** Begin **

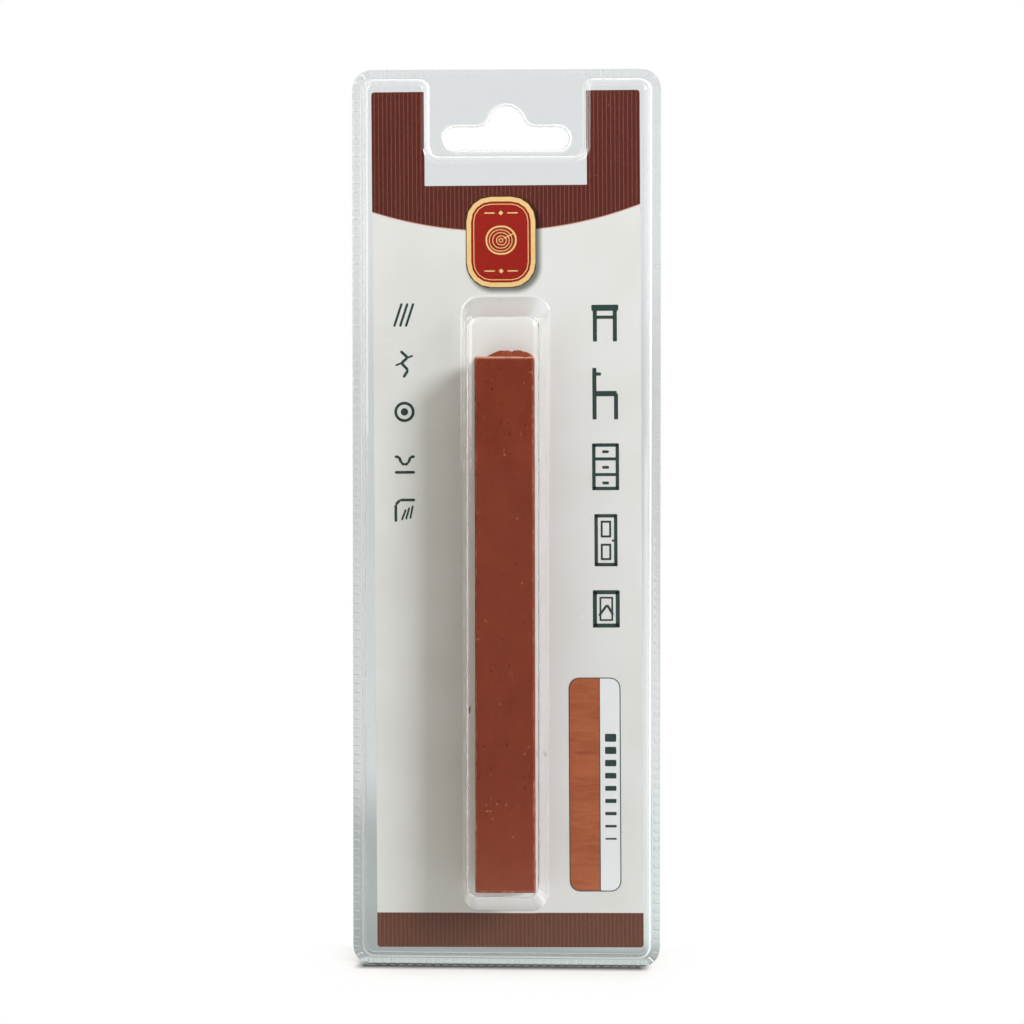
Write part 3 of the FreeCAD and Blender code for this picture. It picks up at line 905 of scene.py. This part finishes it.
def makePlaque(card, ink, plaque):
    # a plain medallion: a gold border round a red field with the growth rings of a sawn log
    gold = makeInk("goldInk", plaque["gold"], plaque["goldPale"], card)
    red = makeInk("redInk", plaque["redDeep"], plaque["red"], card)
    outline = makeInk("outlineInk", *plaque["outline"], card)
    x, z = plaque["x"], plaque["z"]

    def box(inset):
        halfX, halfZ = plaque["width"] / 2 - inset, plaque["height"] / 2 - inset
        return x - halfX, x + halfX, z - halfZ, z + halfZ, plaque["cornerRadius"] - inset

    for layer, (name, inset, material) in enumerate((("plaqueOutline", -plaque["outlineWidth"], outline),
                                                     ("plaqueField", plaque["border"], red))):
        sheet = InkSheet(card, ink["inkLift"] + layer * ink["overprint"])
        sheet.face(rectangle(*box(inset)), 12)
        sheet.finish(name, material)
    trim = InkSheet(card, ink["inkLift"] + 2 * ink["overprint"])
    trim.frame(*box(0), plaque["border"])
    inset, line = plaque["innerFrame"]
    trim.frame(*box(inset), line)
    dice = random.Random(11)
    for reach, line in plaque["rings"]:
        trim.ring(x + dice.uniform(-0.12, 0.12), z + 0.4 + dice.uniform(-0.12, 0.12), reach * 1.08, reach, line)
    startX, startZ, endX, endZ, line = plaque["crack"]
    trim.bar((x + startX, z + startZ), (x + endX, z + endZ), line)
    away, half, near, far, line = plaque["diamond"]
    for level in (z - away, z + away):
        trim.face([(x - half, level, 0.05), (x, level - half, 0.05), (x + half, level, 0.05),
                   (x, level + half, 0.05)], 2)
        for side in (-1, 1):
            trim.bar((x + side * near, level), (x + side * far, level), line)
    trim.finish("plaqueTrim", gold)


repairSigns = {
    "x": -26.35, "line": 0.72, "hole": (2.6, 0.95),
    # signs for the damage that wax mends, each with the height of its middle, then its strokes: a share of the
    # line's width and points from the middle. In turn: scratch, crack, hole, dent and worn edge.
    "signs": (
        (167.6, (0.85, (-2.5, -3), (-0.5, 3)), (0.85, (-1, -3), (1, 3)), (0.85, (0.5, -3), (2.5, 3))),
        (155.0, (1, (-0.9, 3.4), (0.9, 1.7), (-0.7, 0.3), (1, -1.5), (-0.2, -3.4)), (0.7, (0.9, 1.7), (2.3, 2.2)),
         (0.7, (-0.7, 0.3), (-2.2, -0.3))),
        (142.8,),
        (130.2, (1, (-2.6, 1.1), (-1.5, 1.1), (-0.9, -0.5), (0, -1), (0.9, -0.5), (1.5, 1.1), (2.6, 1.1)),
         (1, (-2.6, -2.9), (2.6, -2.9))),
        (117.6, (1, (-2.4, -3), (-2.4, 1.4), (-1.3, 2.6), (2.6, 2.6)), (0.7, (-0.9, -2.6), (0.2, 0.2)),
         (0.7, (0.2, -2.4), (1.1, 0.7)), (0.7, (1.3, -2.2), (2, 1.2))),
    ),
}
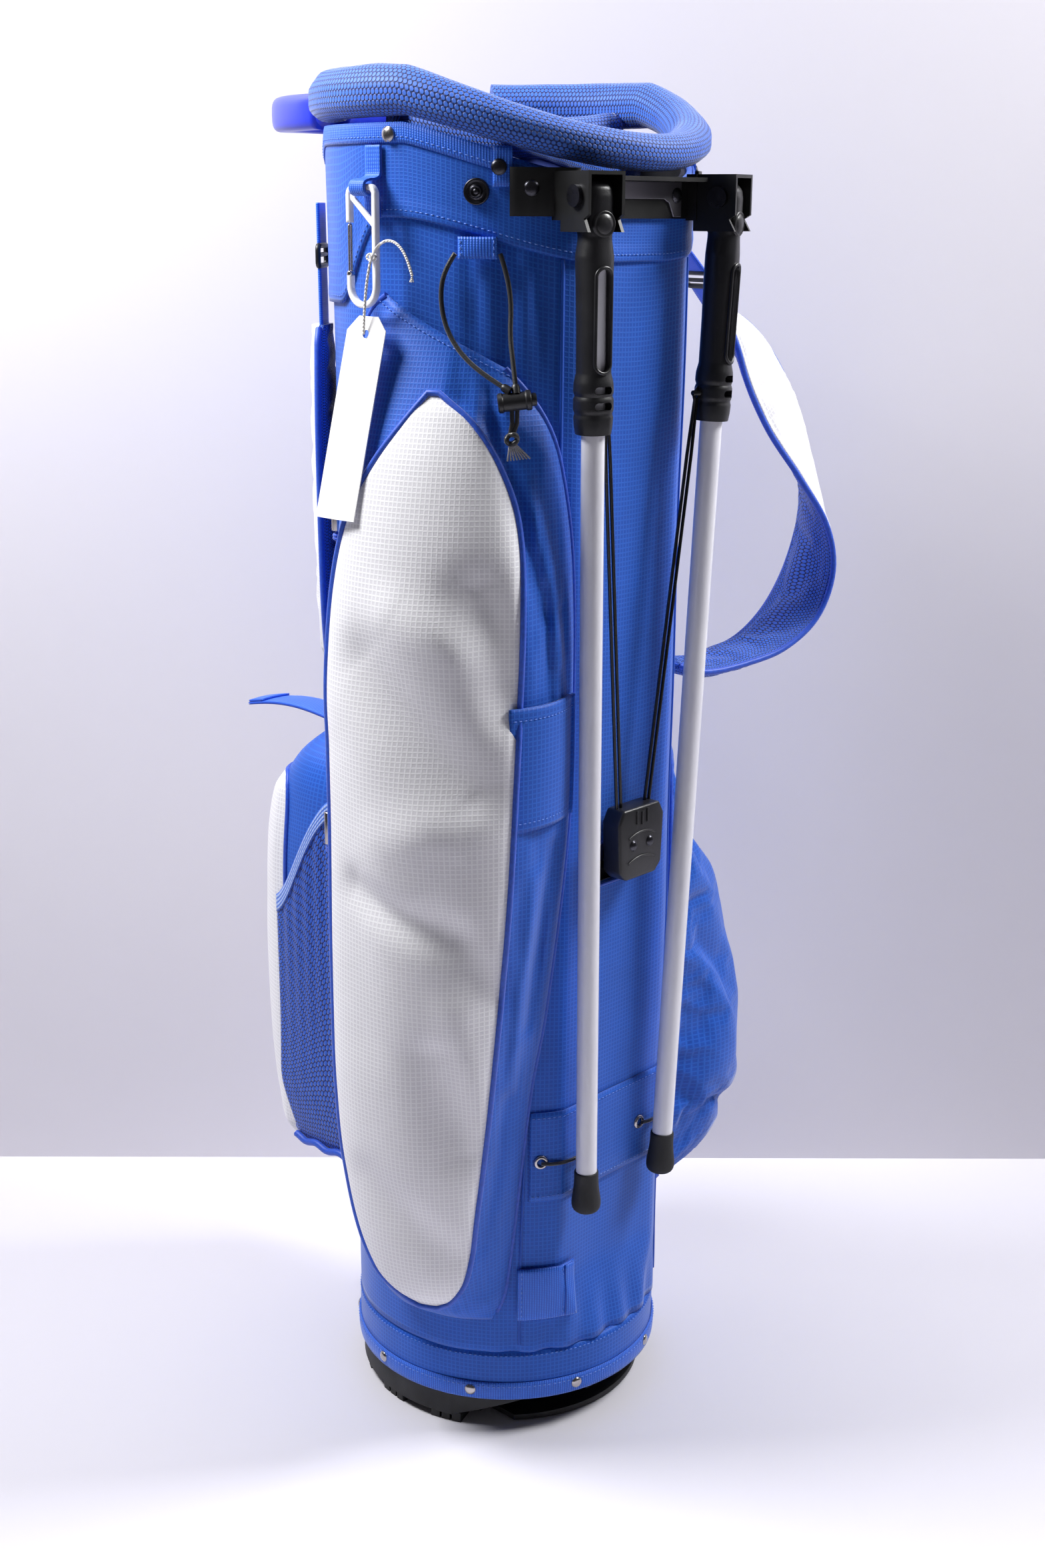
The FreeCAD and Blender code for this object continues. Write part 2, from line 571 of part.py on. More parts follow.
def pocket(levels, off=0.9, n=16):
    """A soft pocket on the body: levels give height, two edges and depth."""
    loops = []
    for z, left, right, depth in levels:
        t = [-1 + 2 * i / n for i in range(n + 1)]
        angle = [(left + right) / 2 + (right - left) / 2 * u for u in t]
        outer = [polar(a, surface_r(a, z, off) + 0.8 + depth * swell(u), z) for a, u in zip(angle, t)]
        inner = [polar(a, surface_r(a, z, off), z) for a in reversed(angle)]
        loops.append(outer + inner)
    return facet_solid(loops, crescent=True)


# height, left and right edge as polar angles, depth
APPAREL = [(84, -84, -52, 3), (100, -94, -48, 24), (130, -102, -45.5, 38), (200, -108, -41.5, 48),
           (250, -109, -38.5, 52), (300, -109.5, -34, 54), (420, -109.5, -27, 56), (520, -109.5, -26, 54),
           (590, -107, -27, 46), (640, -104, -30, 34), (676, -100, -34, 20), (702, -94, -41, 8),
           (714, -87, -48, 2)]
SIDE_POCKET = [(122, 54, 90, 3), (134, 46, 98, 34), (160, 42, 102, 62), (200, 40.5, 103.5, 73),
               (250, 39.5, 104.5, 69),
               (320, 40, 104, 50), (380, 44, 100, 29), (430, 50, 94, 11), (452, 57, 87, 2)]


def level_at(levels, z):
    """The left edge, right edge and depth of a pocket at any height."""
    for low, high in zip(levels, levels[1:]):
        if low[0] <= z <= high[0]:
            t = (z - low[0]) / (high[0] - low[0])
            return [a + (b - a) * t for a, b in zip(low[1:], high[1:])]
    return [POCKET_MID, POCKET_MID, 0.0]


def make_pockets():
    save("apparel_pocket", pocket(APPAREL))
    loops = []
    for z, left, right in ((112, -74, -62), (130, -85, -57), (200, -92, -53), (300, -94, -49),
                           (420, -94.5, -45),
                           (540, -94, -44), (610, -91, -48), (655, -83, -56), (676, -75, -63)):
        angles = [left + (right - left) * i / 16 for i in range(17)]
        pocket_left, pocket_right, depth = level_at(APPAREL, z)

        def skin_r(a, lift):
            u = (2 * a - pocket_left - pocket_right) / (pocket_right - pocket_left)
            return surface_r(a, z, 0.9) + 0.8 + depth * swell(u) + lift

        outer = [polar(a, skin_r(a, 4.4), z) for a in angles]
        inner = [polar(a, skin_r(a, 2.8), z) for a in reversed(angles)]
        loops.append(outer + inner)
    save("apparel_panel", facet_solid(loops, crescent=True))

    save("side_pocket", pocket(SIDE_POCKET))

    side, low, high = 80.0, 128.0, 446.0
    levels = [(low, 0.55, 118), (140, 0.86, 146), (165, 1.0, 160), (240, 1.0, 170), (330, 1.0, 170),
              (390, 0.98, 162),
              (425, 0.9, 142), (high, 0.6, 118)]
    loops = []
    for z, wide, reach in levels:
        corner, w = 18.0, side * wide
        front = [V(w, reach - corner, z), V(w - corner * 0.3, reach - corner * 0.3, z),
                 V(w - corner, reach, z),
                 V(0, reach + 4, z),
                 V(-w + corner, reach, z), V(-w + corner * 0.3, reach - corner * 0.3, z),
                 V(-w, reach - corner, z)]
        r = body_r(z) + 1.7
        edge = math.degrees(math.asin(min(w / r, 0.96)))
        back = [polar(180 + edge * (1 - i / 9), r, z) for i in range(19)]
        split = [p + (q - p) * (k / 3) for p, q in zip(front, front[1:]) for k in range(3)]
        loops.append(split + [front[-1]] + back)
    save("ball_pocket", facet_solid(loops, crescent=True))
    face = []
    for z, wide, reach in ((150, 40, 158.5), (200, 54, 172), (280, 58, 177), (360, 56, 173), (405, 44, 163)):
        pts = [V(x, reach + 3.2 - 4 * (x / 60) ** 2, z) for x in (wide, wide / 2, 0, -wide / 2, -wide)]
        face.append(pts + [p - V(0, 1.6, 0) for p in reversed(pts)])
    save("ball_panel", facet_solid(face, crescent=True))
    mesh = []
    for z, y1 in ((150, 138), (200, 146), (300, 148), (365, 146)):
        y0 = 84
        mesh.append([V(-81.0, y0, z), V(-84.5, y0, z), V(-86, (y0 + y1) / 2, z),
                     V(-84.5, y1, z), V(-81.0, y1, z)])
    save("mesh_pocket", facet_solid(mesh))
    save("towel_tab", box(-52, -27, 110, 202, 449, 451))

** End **

**THE EXERCISE:** Return every line exactly.

**THE OUTPUT:**
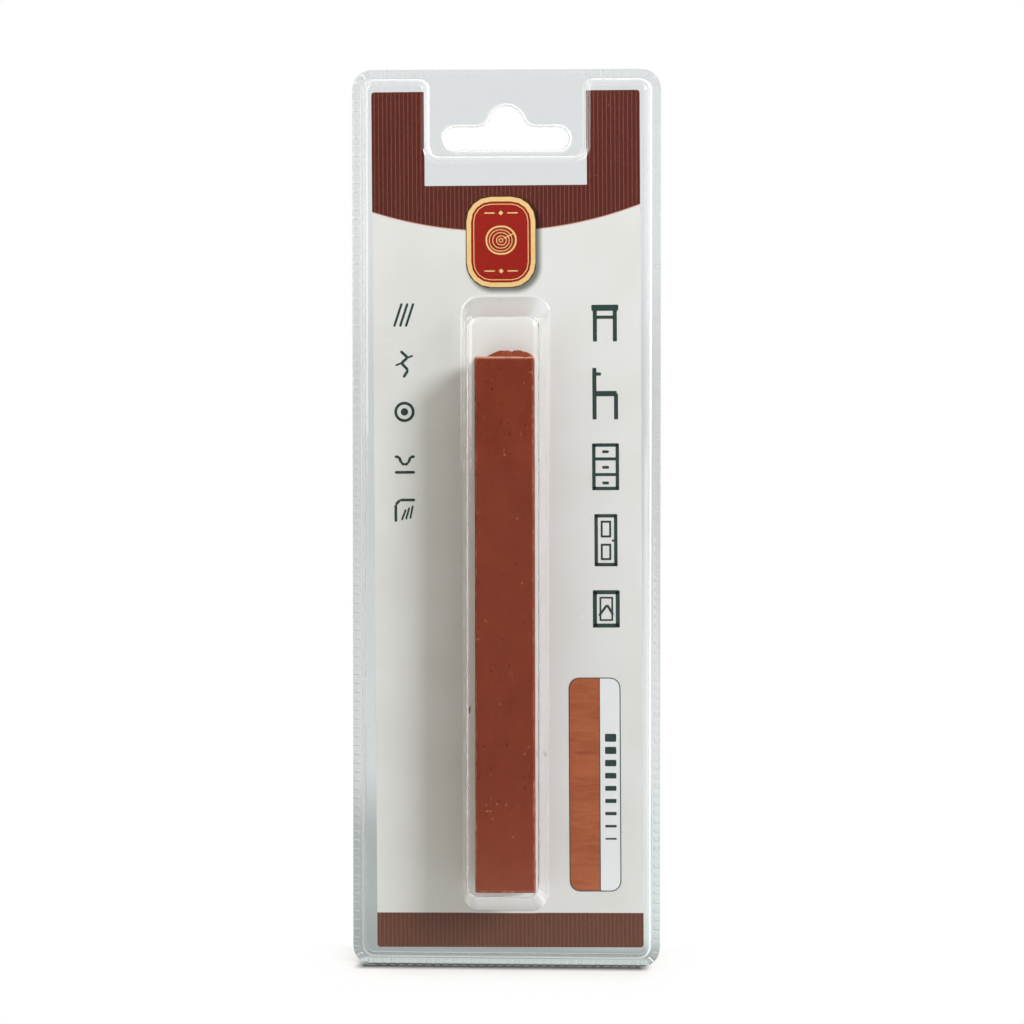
Write part 3 of the FreeCAD and Blender code for this picture. It picks up at line 905 of scene.py. This part finishes it.
def makePlaque(card, ink, plaque):
    # a plain medallion: a gold border round a red field with the growth rings of a sawn log
    gold = makeInk("goldInk", plaque["gold"], plaque["goldPale"], card)
    red = makeInk("redInk", plaque["redDeep"], plaque["red"], card)
    outline = makeInk("outlineInk", *plaque["outline"], card)
    x, z = plaque["x"], plaque["z"]

    def box(inset):
        halfX, halfZ = plaque["width"] / 2 - inset, plaque["height"] / 2 - inset
        return x - halfX, x + halfX, z - halfZ, z + halfZ, plaque["cornerRadius"] - inset

    for layer, (name, inset, material) in enumerate((("plaqueOutline", -plaque["outlineWidth"], outline),
                                                     ("plaqueField", plaque["border"], red))):
        sheet = InkSheet(card, ink["inkLift"] + layer * ink["overprint"])
        sheet.face(rectangle(*box(inset)), 12)
        sheet.finish(name, material)
    trim = InkSheet(card, ink["inkLift"] + 2 * ink["overprint"])
    trim.frame(*box(0), plaque["border"])
    inset, line = plaque["innerFrame"]
    trim.frame(*box(inset), line)
    dice = random.Random(11)
    for reach, line in plaque["rings"]:
        trim.ring(x + dice.uniform(-0.12, 0.12), z + 0.4 + dice.uniform(-0.12, 0.12), reach * 1.08, reach, line)
    startX, startZ, endX, endZ, line = plaque["crack"]
    trim.bar((x + startX, z + startZ), (x + endX, z + endZ), line)
    away, half, near, far, line = plaque["diamond"]
    for level in (z - away, z + away):
        trim.face([(x - half, level, 0.05), (x, level - half, 0.05), (x + half, level, 0.05),
                   (x, level + half, 0.05)], 2)
        for side in (-1, 1):
            trim.bar((x + side * near, level), (x + side * far, level), line)
    trim.finish("plaqueTrim", gold)


repairSigns = {
    "x": -26.35, "line": 0.72, "hole": (2.6, 0.95),
    # signs for the damage that wax mends, each with the height of its middle, then its strokes: a share of the
    # line's width and points from the middle. In turn: scratch, crack, hole, dent and worn edge.
    "signs": (
        (167.6, (0.85, (-2.5, -3), (-0.5, 3)), (0.85, (-1, -3), (1, 3)), (0.85, (0.5, -3), (2.5, 3))),
        (155.0, (1, (-0.9, 3.4), (0.9, 1.7), (-0.7, 0.3), (1, -1.5), (-0.2, -3.4)), (0.7, (0.9, 1.7), (2.3, 2.2)),
         (0.7, (-0.7, 0.3), (-2.2, -0.3))),
        (142.8,),
        (130.2, (1, (-2.6, 1.1), (-1.5, 1.1), (-0.9, -0.5), (0, -1), (0.9, -0.5), (1.5, 1.1), (2.6, 1.1)),
         (1, (-2.6, -2.9), (2.6, -2.9))),
        (117.6, (1, (-2.4, -3), (-2.4, 1.4), (-1.3, 2.6), (2.6, 2.6)), (0.7, (-0.9, -2.6), (0.2, 0.2)),
         (0.7, (0.2, -2.4), (1.1, 0.7)), (0.7, (1.3, -2.2), (2, 1.2))),
    ),
}
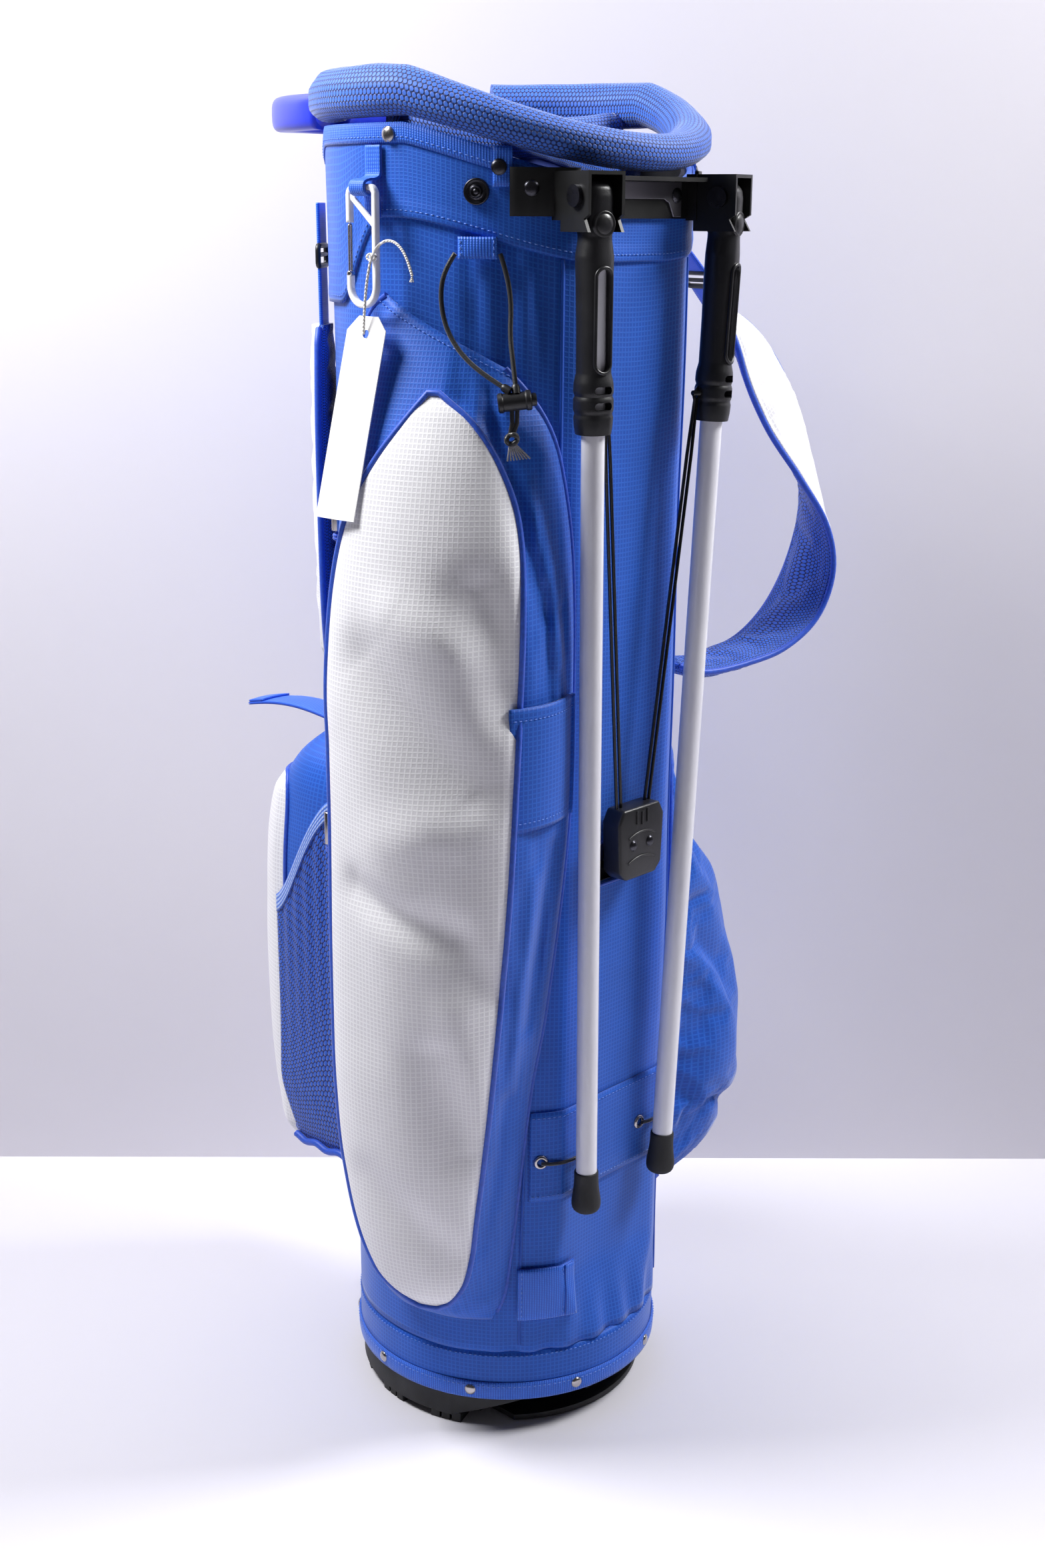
The FreeCAD and Blender code for this object continues. Write part 2, from line 571 of part.py on. More parts follow.
def pocket(levels, off=0.9, n=16):
    """A soft pocket on the body: levels give height, two edges and depth."""
    loops = []
    for z, left, right, depth in levels:
        t = [-1 + 2 * i / n for i in range(n + 1)]
        angle = [(left + right) / 2 + (right - left) / 2 * u for u in t]
        outer = [polar(a, surface_r(a, z, off) + 0.8 + depth * swell(u), z) for a, u in zip(angle, t)]
        inner = [polar(a, surface_r(a, z, off), z) for a in reversed(angle)]
        loops.append(outer + inner)
    return facet_solid(loops, crescent=True)


# height, left and right edge as polar angles, depth
APPAREL = [(84, -84, -52, 3), (100, -94, -48, 24), (130, -102, -45.5, 38), (200, -108, -41.5, 48),
           (250, -109, -38.5, 52), (300, -109.5, -34, 54), (420, -109.5, -27, 56), (520, -109.5, -26, 54),
           (590, -107, -27, 46), (640, -104, -30, 34), (676, -100, -34, 20), (702, -94, -41, 8),
           (714, -87, -48, 2)]
SIDE_POCKET = [(122, 54, 90, 3), (134, 46, 98, 34), (160, 42, 102, 62), (200, 40.5, 103.5, 73),
               (250, 39.5, 104.5, 69),
               (320, 40, 104, 50), (380, 44, 100, 29), (430, 50, 94, 11), (452, 57, 87, 2)]


def level_at(levels, z):
    """The left edge, right edge and depth of a pocket at any height."""
    for low, high in zip(levels, levels[1:]):
        if low[0] <= z <= high[0]:
            t = (z - low[0]) / (high[0] - low[0])
            return [a + (b - a) * t for a, b in zip(low[1:], high[1:])]
    return [POCKET_MID, POCKET_MID, 0.0]


def make_pockets():
    save("apparel_pocket", pocket(APPAREL))
    loops = []
    for z, left, right in ((112, -74, -62), (130, -85, -57), (200, -92, -53), (300, -94, -49),
                           (420, -94.5, -45),
                           (540, -94, -44), (610, -91, -48), (655, -83, -56), (676, -75, -63)):
        angles = [left + (right - left) * i / 16 for i in range(17)]
        pocket_left, pocket_right, depth = level_at(APPAREL, z)

        def skin_r(a, lift):
            u = (2 * a - pocket_left - pocket_right) / (pocket_right - pocket_left)
            return surface_r(a, z, 0.9) + 0.8 + depth * swell(u) + lift

        outer = [polar(a, skin_r(a, 4.4), z) for a in angles]
        inner = [polar(a, skin_r(a, 2.8), z) for a in reversed(angles)]
        loops.append(outer + inner)
    save("apparel_panel", facet_solid(loops, crescent=True))

    save("side_pocket", pocket(SIDE_POCKET))

    side, low, high = 80.0, 128.0, 446.0
    levels = [(low, 0.55, 118), (140, 0.86, 146), (165, 1.0, 160), (240, 1.0, 170), (330, 1.0, 170),
              (390, 0.98, 162),
              (425, 0.9, 142), (high, 0.6, 118)]
    loops = []
    for z, wide, reach in levels:
        corner, w = 18.0, side * wide
        front = [V(w, reach - corner, z), V(w - corner * 0.3, reach - corner * 0.3, z),
                 V(w - corner, reach, z),
                 V(0, reach + 4, z),
                 V(-w + corner, reach, z), V(-w + corner * 0.3, reach - corner * 0.3, z),
                 V(-w, reach - corner, z)]
        r = body_r(z) + 1.7
        edge = math.degrees(math.asin(min(w / r, 0.96)))
        back = [polar(180 + edge * (1 - i / 9), r, z) for i in range(19)]
        split = [p + (q - p) * (k / 3) for p, q in zip(front, front[1:]) for k in range(3)]
        loops.append(split + [front[-1]] + back)
    save("ball_pocket", facet_solid(loops, crescent=True))
    face = []
    for z, wide, reach in ((150, 40, 158.5), (200, 54, 172), (280, 58, 177), (360, 56, 173), (405, 44, 163)):
        pts = [V(x, reach + 3.2 - 4 * (x / 60) ** 2, z) for x in (wide, wide / 2, 0, -wide / 2, -wide)]
        face.append(pts + [p - V(0, 1.6, 0) for p in reversed(pts)])
    save("ball_panel", facet_solid(face, crescent=True))
    mesh = []
    for z, y1 in ((150, 138), (200, 146), (300, 148), (365, 146)):
        y0 = 84
        mesh.append([V(-81.0, y0, z), V(-84.5, y0, z), V(-86, (y0 + y1) / 2, z),
                     V(-84.5, y1, z), V(-81.0, y1, z)])
    save("mesh_pocket", facet_solid(mesh))
    save("towel_tab", box(-52, -27, 110, 202, 449, 451))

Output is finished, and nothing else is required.